The quest is cut short though when Jake is, no way to put this really other than to just say it, swallowed whole by an 80 foot Sperm Whale who accidently (and apparently unknowingly) swallows the diver while consuming a giant squid.
With only an hour of oxygen left in his tank Jake must survive and find a way to escape all while dealing with coming to terms with both the death of and his strained relationship with his father.
Book wound up being pretty solid overall. Not a classic but worth a read.
The attention to detail is admirable. It doesn't have the full on "Attention to Detail Porn" level of say, the Martian (The book compares itself to the Martian in the marketing material so I feel I can make the comparison myself) and doesn't quite scratch the same "Competence Porn" itch but there's no denying that the environment, literally inside a whale, is inherently claustrophobic and scary and off-putting and the story follows the "Protagonist struggles one step forward, new crisis knocks him two steps back" story beats fairly well. It maintains the "Okay how is he ever going to get out of this?" cycle and the ways he "gets out of it" while not always believable (and there's on that was a total eye roller for me that I'll put down in the spoiler space) none of them ever feels like a full on cheat, which is really all you can ask for from a survival story.
The story gets dangerously close to my hated "Magical Realism" at few times. Never fully crosses the bar but as the stress and lower and lower oxygen levels send our protagonists further and further into delirium he starts to do that thing that magical realism love to do, have conversations with loved ones who aren't there. It never crosses my line, which is when the protagonist gets information from a figment of their imagination that it is impossible they could have gotten from just analyzing their own surroundings so the story can do the "It was all in their head... or was it tee hee hee?" thing I absolutely despise, but I think the story is using it as a narrative crutch a little more then it should. There are more organic and diegetic ways of getting across a character's thought process. Still it's not like this narrative device is uncommon or anything.
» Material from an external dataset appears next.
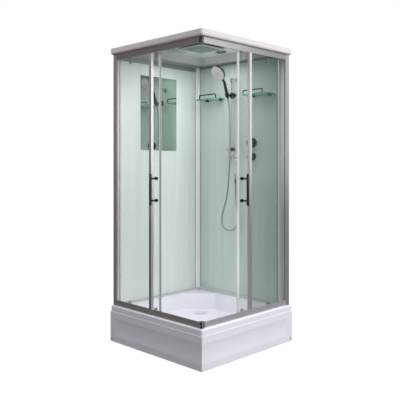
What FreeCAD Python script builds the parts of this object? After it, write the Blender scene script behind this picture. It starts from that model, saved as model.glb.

I also wish survival stories of all types could get over "The disaster happening to the protagonist and the protagonist's personal inner turmoil are the same thing you see it's a metaphor do you get it do you get DO YOU GET IT?" being the only subtext. One of the reasons the Martian is one of my favorite books of all time is that at no point are we supposed to treat Mark Watney surviving on Mars as a metaphor for literally anything.
Also... I hope the book isn't expecting me to come away feeling that the protagonist was WRONG for hating his father. The boy's dead father becomes more and more the loudest "voice" in the aforementioned circle of imaginary people he's talking to and everything sort feels like we're supposed to see it as a "boy understands why his father was so rough on him" sorta message but not the father ends the story exactly as he starts it, as an insufferable and pompous ass.
Okay and for my one eyeroll moment.
Still this is one of those books with a solid core where the rough edges are just more interesting to talk about and pretty much everything I didn't mention is perfectly fine. 3 out 5, worth a read.